## WHAT THE EXERCISE ASKS
Take the data below and extract the lines from the one with "driver_screws();" to the one with "if empty is", inclusive, exactly as written.

## SOURCE EXCERPT
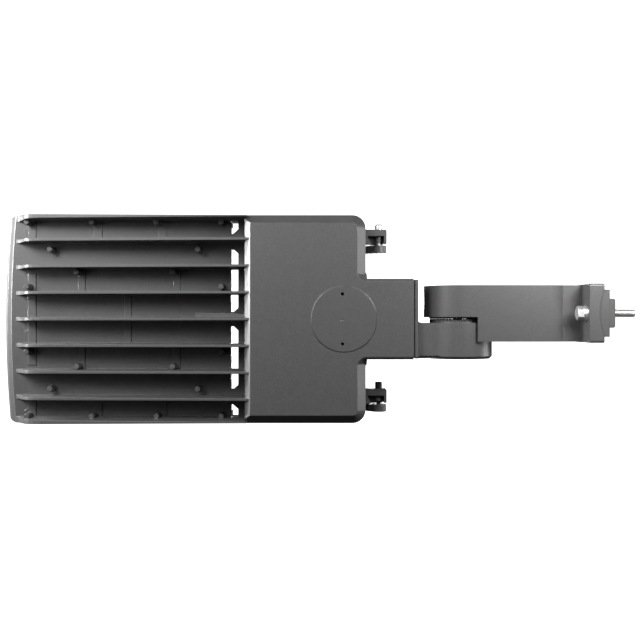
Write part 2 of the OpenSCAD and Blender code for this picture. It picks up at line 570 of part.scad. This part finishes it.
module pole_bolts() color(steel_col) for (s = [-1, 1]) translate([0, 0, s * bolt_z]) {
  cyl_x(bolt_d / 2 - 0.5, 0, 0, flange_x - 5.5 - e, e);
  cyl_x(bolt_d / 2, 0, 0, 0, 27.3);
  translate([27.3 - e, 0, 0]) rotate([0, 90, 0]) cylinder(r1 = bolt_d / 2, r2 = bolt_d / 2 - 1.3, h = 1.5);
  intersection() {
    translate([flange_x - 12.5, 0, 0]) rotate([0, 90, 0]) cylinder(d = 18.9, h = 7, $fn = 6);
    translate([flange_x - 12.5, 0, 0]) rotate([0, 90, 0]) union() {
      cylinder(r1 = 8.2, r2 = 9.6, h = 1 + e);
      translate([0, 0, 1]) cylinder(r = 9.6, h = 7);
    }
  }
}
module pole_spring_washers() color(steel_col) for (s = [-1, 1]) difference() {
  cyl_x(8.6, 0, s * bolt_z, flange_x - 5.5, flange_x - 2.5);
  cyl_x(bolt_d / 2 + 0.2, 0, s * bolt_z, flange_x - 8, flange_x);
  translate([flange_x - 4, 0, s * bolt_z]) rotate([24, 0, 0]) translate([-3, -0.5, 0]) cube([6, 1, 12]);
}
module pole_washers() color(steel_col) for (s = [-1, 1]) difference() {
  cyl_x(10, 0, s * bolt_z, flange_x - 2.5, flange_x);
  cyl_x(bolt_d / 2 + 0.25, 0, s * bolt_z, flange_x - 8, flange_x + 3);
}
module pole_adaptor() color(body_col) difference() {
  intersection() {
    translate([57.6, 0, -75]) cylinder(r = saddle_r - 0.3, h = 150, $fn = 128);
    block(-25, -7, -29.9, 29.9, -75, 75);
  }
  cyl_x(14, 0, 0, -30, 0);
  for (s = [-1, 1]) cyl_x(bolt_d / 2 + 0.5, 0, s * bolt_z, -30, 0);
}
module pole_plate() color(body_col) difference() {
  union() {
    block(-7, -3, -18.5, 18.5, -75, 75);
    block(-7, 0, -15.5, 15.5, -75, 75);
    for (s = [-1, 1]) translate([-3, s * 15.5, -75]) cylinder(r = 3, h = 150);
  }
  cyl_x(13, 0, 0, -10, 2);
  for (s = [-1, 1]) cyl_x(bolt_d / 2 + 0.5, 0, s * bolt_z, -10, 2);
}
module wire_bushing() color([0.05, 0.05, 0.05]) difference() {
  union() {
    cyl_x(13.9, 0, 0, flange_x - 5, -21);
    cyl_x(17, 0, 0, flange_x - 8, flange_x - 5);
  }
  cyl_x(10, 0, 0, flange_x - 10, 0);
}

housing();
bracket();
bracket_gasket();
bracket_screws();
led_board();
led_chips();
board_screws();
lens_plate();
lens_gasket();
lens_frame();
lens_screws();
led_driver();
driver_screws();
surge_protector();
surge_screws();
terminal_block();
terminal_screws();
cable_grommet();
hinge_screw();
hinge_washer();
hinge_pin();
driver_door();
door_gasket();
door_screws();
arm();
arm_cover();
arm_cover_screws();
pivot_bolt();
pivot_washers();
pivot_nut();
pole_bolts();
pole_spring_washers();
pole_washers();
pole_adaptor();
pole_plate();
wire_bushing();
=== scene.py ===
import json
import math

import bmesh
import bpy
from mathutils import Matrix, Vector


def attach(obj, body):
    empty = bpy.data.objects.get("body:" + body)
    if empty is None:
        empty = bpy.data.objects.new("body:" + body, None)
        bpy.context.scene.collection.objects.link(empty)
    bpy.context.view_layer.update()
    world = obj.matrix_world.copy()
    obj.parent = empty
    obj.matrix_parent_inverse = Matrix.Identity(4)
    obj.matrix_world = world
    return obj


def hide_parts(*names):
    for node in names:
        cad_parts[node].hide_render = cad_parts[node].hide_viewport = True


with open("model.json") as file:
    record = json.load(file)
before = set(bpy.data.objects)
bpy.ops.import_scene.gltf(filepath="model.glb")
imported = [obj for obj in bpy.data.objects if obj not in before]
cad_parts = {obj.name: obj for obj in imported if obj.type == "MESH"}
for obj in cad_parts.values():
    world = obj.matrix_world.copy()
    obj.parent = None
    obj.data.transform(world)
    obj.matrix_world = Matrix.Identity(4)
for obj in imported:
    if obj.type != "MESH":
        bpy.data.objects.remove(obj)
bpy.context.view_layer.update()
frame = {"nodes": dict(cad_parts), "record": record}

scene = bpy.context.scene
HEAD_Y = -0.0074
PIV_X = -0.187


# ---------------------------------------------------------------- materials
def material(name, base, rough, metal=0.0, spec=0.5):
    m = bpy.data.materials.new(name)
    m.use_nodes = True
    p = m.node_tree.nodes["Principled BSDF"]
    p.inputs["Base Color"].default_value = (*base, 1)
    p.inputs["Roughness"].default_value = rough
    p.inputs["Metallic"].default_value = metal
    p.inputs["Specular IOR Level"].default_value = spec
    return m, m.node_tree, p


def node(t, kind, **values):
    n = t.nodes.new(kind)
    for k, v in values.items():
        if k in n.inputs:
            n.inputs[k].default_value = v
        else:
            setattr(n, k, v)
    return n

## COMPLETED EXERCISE
driver_screws();
surge_protector();
surge_screws();
terminal_block();
terminal_screws();
cable_grommet();
hinge_screw();
hinge_washer();
hinge_pin();
driver_door();
door_gasket();
door_screws();
arm();
arm_cover();
arm_cover_screws();
pivot_bolt();
pivot_washers();
pivot_nut();
pole_bolts();
pole_spring_washers();
pole_washers();
pole_adaptor();
pole_plate();
wire_bushing();
=== scene.py ===
import json
import math

import bmesh
import bpy
from mathutils import Matrix, Vector


def attach(obj, body):
    empty = bpy.data.objects.get("body:" + body)
    if empty is None:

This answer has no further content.